Bilateral exercise aids cross-cultural exchange

Senior Airman Benjamin Sneyd, 35th Maintenance Squadron, instructs Technical Sergeant Hiroyuki Asakura how to test an AIM-9 missile guidance control system. Asakura is here as part of the bilateral exchange program to strengthen ties between U. S. and Japanese air forces.


By JENNIFER H. SVAN | STARS AND STRIPES Published: February 2, 2007

MISAWA AIR BASE, Japan — Take seven U.S. airmen and seven Japanese airmen, pair them up for eight days on the job, for meals and for leisure activities, and what happens — besides a lot of thumbing through a Japanese-English dictionary?

Blossoming friendships and a better understanding of different cultures and militaries, say the participants in Misawa’s Bilateral NCO Exchange.

“We’re just trying to build better relationships so if we did have to work together, it would be an easier transition,” said Master Sgt. Randy Wehrung, the 35th Fighter Wing medical inspections superintendent and organizer of the exchange between the U.S. Air Force and Japan Air Self-Defense Force.

In a few years Hyakuri Air Base’s airfield, located about 50 miles northeast of Tokyo, is to be jointly used by the U.S. and Japanese militaries for flight training, said Staff Sgt. Kanji Numajiri, a JASDF exchange participant.

Hyakuri is one of six Japanese military bases designated to host bilateral training and exercises in the future as part of U.S.-Japan force realignments.

An F-15 crew chief who speaks some English, Numajiri, 33, was matched with Staff Sgt. Andrew Fraser, 24, an F-16 crew chief at Misawa. The two also were teamed with seven Misawa airmen and spent about 10 days at Hyakuri in December for the first half of the bilateral swap.
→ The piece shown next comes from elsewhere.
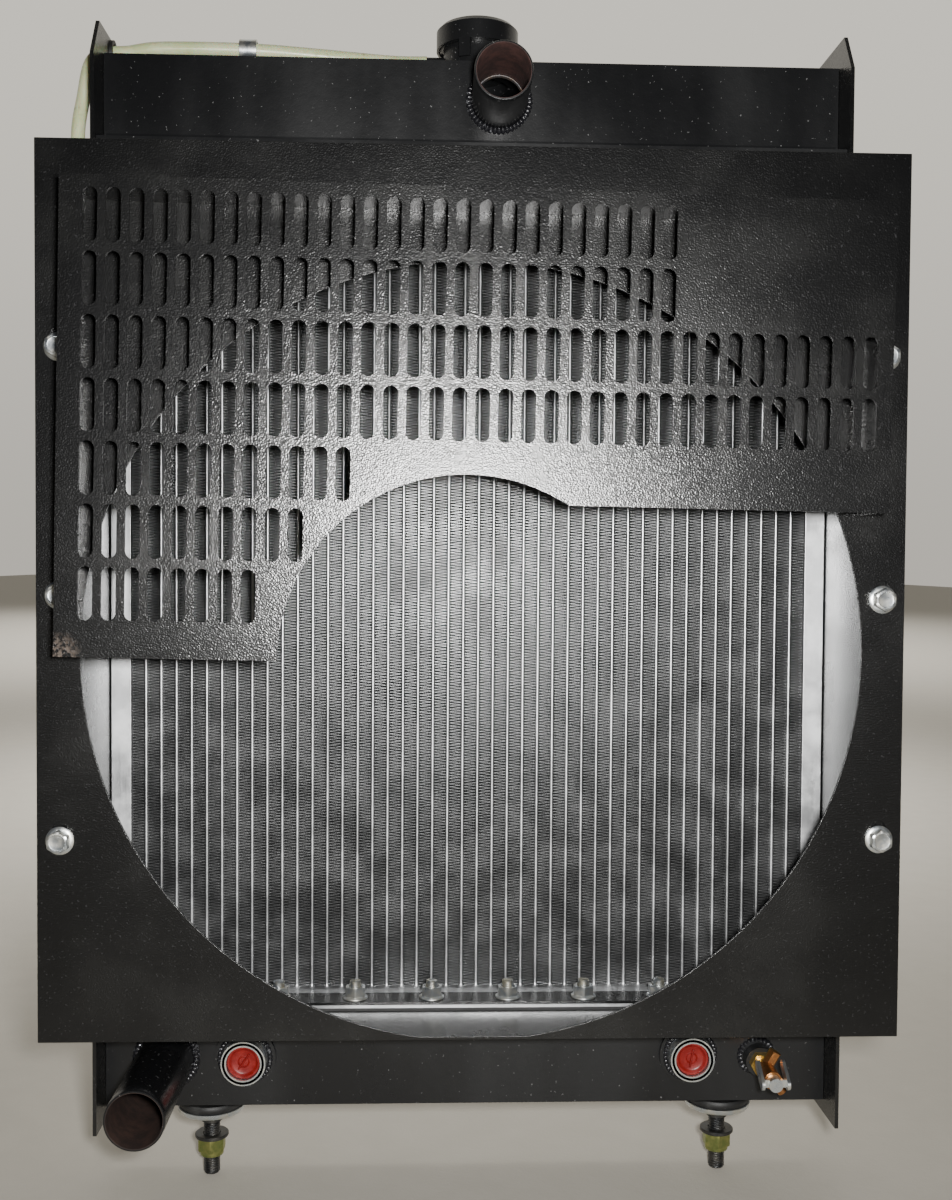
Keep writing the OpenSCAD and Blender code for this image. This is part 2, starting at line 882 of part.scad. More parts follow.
module cap_shell() {
  color(satin_black)
    translate([cap_x, 0, 0]) {
      rotate_extrude()
        polygon([
          [0, crown_low], [bell_r - cap_sheet, crown_low], [bell_r - cap_sheet, bell_low],
          [bell_r, bell_low], [bell_r, bell_z], [rim_r, bell_z], [rim_r, bell_z + cap_sheet],
          [bell_r, bell_z + cap_sheet], [bell_r, crown_low - cap_sheet],
          [cap_r - cap_sheet, crown_low - cap_sheet], [cap_r - cap_sheet, neck_top - rim_t],
          [cap_r, neck_top - rim_t], [cap_r, crown_low], [cap_r - 3, cap_top], [0, cap_top]
        ]);
      for (turn = [0, 180])
        rotate([0, 0, ear_angle + turn]) {
          translate([cap_r - cap_sheet, -ear_w / 2, ear_low])
            cube([cap_sheet, ear_w, neck_top - rim_t + eps - ear_low]);
          translate([hook_in, -ear_w / 2, neck_top - rim_t - 2.3])
            cube([cap_r - cap_sheet / 2 - hook_in, ear_w, 2]);
        }
    }
}

module cap_seal() {
  color(rubber_black)
    ring_z(cap_x, 0, seal_disc_z, rim_r - 0.5, bell_r + fit, seal_disc_t);
}

module cap_spring() {
  color(zinc)
    translate([cap_x, 0, 0])
      coil(valve_top, crown_low - valve_top, spring_r, spring_wire, spring_turns, 24, 8);
}

module pressure_valve() {
  color(brass_tone)
    ring_z(cap_x, 0, valve_z, valve_r, vacuum_hole_r, valve_plate_t);
}

module pressure_seal() {
  color(rubber_black)
    ring_z(cap_x, 0, seat_top, valve_r, vacuum_r + 1, valve_seal_t);
}

module vacuum_valve() {
  color(brass_tone)
    translate([cap_x, 0, 0]) {
      translate([0, 0, valve_z - vacuum_disc_t]) cylinder(r = vacuum_r, h = vacuum_disc_t);
      translate([0, 0, valve_z - vacuum_disc_t])
        cylinder(r = vacuum_stem_r, h = vacuum_stem_top - valve_z + vacuum_disc_t);
      translate([0, 0, vacuum_stem_top - vacuum_head_t]) cylinder(r = vacuum_head_r, h = vacuum_head_t);
    }
}

module vacuum_spring() {
  color(zinc)
    translate([cap_x, 0, 0])
      coil(valve_top, vacuum_stem_top - vacuum_head_t - valve_top, vacuum_spring_r, vacuum_wire, 4, 16, 6);
}

// ---- oil cooler ----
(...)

Monday, as the Misawa portion was winding down, they shared observations and lessons learned. Communication was limited, with a Japanese-to-English translation device whipped out frequently, they said.

Fraser found it interesting to see the Japanese cultural values of teamwork and community embodied on the flight line.
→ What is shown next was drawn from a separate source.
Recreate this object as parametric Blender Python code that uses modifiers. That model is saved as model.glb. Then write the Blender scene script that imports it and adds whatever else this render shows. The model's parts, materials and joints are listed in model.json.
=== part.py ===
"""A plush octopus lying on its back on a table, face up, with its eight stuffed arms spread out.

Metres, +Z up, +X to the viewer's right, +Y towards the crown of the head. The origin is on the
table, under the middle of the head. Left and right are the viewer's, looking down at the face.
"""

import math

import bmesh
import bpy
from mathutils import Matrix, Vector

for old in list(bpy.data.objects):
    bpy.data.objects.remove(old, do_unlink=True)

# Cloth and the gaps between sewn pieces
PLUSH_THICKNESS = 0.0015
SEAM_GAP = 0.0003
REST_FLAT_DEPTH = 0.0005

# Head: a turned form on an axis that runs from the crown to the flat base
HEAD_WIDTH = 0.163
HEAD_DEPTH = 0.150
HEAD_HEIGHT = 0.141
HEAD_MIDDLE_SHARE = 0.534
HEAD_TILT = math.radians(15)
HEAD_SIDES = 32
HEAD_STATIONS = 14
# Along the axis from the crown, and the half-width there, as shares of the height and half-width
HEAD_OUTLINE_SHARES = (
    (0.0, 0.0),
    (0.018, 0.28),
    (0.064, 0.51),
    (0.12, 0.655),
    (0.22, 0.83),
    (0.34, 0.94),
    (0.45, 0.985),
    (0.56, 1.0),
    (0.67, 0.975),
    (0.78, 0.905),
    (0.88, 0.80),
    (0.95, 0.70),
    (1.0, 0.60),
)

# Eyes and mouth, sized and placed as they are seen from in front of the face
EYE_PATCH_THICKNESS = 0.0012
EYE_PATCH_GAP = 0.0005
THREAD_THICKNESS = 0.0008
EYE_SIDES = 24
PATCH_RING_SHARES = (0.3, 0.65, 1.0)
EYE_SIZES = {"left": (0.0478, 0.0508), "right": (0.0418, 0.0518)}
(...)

“As opposed to one crew chief being on every jet, they have two or three working on launch and recovery,” he said. “We work as a group in the Air Force, but a lot of times, it’s manning issues, so we work jobs by ourselves a lot.”

Numajiri discovered that U.S. airmen are sticklers for safety. “Americans follow every step, very precise,” he said through a translator. “We sometimes skip some of the steps to make it easier.” On the job, he said he learned from Fraser how to marshal in an F-16 and how to complete the various safety inspections crew chiefs perform on the fighters.

Other observations: “This area of Japan is very famous for seafood, but Americans don’t eat seafood,” Numajiri said, as he and Fraser recalled the welcome reception at Hyakuri where Fraser passed up the raw seafood.

While lodging at the Misawa Inn, Numajiri caught an episode of “Fear Factor,” and was surprised to see people eating spiders. Not even Japanese television comics would try that, he said. The exchange also gave Numajiri a rare chance to “hang out” with Americans, he said. “I think it’s good that we’re doing this exchange, because we’re learning different ways of doing the same thing,” Fraser said.